The first time I went to work for a CEO as an administrative assistant, I was definitely nervous. However, all my friends and colleagues spent a lot of time reassuring me that "CEOs are just like everyone else" and that "they put their pants on one leg at a time just like you." By the time I was done psyching myself up for the position, I had just about managed to convince myself that since I put my shoes on first right and then left, breathed oxygen just like everyone else and could type that I would be just fine. And, ultimately, I was, but if I'd have a better idea of what things actually matter when you are working with the truly "higher-ups" in a business, I would have had a much easier time of it.
Here are some things I wish I'd done ahead of time before starting to work for "my" CEO:
Boned up on my legal vocabulary
While not all assistants are hired specifically to help with legal issues, they come up a lot. Furthermore, most CEOs do not have time to explain anything. So if you are going to take notes, make appointments or resolve office-based conflicts of just about any type, you are going to run into legal jargon and you need to know what on earth your employer is talking about.
Figured out the common company acronyms
Again, this is a lot like the legal vocabulary issue. It may not be your job, but you need to know what your employer is talking about and most CEOS get annoyed when you ask. If you are coming into a new company, then make sure you are familiar with their "tech speak" before you get started.
I moved up through a company to work for a CEO. The dress code was casual, and I wore jeans or khakis and a nice blouse almost every day. I showed up for work for the CEO and realized immediately that I was not up to par even though I'd been dressed acceptably for my previous position. When it comes to work, overdress to start, then ease off if you realize that you have overdone it. If you are working as an assistant then most CEOs view you as a representative of themselves and will not appreciate anything that looks unprofessional.

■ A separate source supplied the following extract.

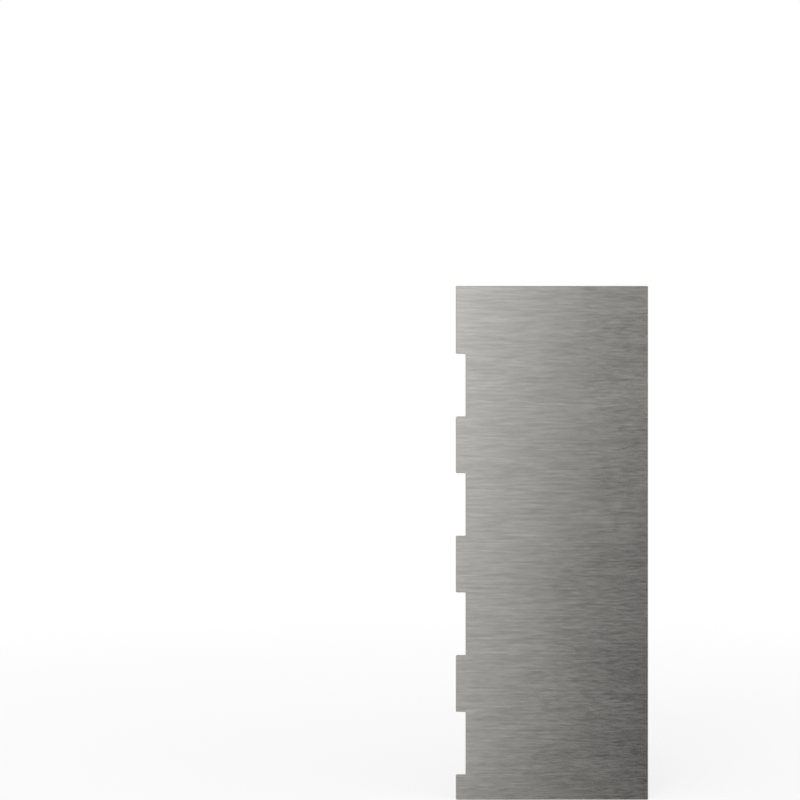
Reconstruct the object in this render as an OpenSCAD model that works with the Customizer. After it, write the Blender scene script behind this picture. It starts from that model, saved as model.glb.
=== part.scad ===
// Icing smoother with a stripe edge: one plate of stainless sheet that is cut with shallow
// notches down one long edge and left straight down the other.
//
// The plate stands as it is held in use. Its base edge is on z = 0, its faces look towards
// -Y and +Y, the tooth tips point to -X and the straight edge to +X. All sizes are in mm.

/* [Sheet] */
// Thickness of the stainless sheet
sheet_t = 1.2; // [0.8:0.1:2.5]
// Width of the plate, from the tooth tips to the straight edge
plate_w = 95; // [60:1:150]

/* [Stripe edge] */
// Height of the bottom land, from the base edge to the first notch
base_land_h = 12.5; // [6:0.5:25]
// Number of notches down the edge
notch_count = 4; // [1:1:6]
// Height of a notch, which leaves a raised stripe behind it
notch_h = 31; // [8:0.5:50]
// Depth of a notch, from the tooth tips to its root
notch_d = 4.8; // [3:0.1:15]
// Height of a tooth between two notches, which cuts a sunk stripe
tooth_h = 28; // [6:0.5:50]
// Height of the top land, above the last notch
top_land_h = 33.5; // [8:0.5:80]

/* [Corners and edges] */
// Radius of the outer corners, seen from the front
corner_r = 0.6; // [0.4:0.1:1.5]
// Radius that the cutting beam leaves in the corners of a notch
root_r = 0.4; // [0.2:0.1:1]
// Width of the 45 degree break along both faces
edge_break = 0.25; // [0.1:0.05:0.35]

/* [Hidden] */
$fn = 48;

face_y = sheet_t / 2;
side_y = face_y - edge_break;
pitch = notch_h + tooth_h;
plate_h = base_land_h + notch_count * pitch - tooth_h + top_land_h;
tip_x = -plate_w / 2;
root_x = tip_x + notch_d;
// Each land runs on into the plate, past the rounded corners that it covers
land_w = notch_d + 4 * corner_r;

// The lands are counted upwards: 0 is the bottom land and notch_count the top one
function land_z(i) = i == 0 ? 0 : base_land_h + i * pitch - tooth_h;
function land_h(i) = i == 0 ? base_land_h : i == notch_count ? top_land_h : tooth_h;

// The sheet in section, from 0 to length, with its four corners broken
module sheet_section(length) {
    polygon([
        [edge_break, -face_y], [length - edge_break, -face_y],
        [length, -side_y], [length, side_y],
        [length - edge_break, face_y], [edge_break, face_y],
        [0, side_y], [0, -side_y]
    ]);
}

// A round piece of the sheet, which rounds one corner and carries the break round it
module corner_disc() {
    rotate([90, 0, 0])
        rotate_extrude()
            polygon([
                [0, -face_y], [corner_r - edge_break, -face_y],
                [corner_r, -side_y], [corner_r, side_y],
                [corner_r - edge_break, face_y], [0, face_y]
            ]);
}

// An upright rectangle of the sheet with round corners and broken edges: two crossing
// bars and four discs. Its lower left corner is at the origin.
module eased_rectangle(w, h) {
    translate([w - corner_r, 0, 0])
        rotate([0, -90, 0])
            linear_extrude(w - 2 * corner_r) sheet_section(h);
    translate([0, 0, corner_r])
        linear_extrude(h - 2 * corner_r) sheet_section(w);
    for (x = [corner_r, w - corner_r], z = [corner_r, h - corner_r])
        translate([x, 0, z]) corner_disc();
}

// What the beam cuts out of a notch corner: a bore of root_r that flares with the break
module root_bore() {
    flare_r = root_r + 2 * edge_break;
    flare_y = face_y + edge_break;
    rotate([90, 0, 0])
        rotate_extrude()
            polygon([
                [0, -flare_y], [flare_r, -flare_y],
                [root_r, -side_y], [root_r, side_y],
                [flare_r, flare_y], [0, flare_y]
            ]);
}

// The round between the root of a notch, at x = 0, and the land below it, at z = 0
module root_fillet() {
    seat = 2 * edge_break;
    difference() {
        translate([-root_r, -face_y, -seat])
            cube([root_r + seat, sheet_t, root_r + seat]);
        translate([-root_r, 0, root_r]) root_bore();
    }
}

module smoother_plate() {
    color("silver") {
        translate([root_x, 0, 0]) eased_rectangle(plate_w - notch_d, plate_h);
        for (i = [0:notch_count])
            translate([tip_x, 0, land_z(i)]) eased_rectangle(land_w, land_h(i));
        for (i = [0:notch_count - 1]) {
            translate([root_x, 0, land_z(i) + land_h(i)]) root_fillet();
            translate([root_x, 0, land_z(i + 1)]) mirror([0, 0, 1]) root_fillet();
        }
    }
}

smoother_plate();
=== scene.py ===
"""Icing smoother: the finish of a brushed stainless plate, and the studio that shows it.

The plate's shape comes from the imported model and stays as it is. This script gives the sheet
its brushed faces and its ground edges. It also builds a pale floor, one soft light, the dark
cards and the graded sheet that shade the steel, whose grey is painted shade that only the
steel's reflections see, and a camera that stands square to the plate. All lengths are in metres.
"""

import math

import bpy
from bpy.props import FloatProperty, FloatVectorProperty, PointerProperty
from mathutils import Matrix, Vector


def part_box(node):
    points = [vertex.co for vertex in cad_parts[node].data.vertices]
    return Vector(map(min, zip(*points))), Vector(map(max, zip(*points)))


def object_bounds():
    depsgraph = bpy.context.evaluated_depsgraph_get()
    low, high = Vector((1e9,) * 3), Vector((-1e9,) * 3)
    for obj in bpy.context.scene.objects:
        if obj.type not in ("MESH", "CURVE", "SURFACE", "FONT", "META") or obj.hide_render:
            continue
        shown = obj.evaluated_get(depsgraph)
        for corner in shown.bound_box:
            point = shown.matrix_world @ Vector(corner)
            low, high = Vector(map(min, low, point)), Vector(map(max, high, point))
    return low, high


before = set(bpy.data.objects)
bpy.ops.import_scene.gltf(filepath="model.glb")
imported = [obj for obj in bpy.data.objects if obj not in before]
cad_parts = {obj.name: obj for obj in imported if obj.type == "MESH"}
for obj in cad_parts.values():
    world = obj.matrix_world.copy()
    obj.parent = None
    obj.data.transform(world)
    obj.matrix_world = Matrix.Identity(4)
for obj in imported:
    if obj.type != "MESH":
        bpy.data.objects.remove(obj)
cad_low, cad_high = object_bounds()

bl_info = {
    "name": "Icing smoother",
    "version": (1, 0, 0),
    "blender": (4, 5, 0),
    "location": "View3D > Sidebar > Icing smoother",
    "description": "Finishes a notched stainless icing smoother and lights it in a plain studio",
    "category": "Object",
}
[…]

Known how important confidentiality would be
While I didn't blow any corporate secrets, I did not realize how important it was not to tell anyone anything about what I was scheduling, taking notes on or talking about with my boss. Fortunately, the first person to hear me mention something about work was a friend of mine who works for the boss of a large company, and she emphasized immediately to me that I should never repeat anything about work when you work for the guy (or girl) at the top.
While it is true that CEOs are people just like everyone else, you do have to work for them in slightly different ways than you would work for anyone else. Keeping the lessons I learned in mind may help you better work with and for your personal CEO.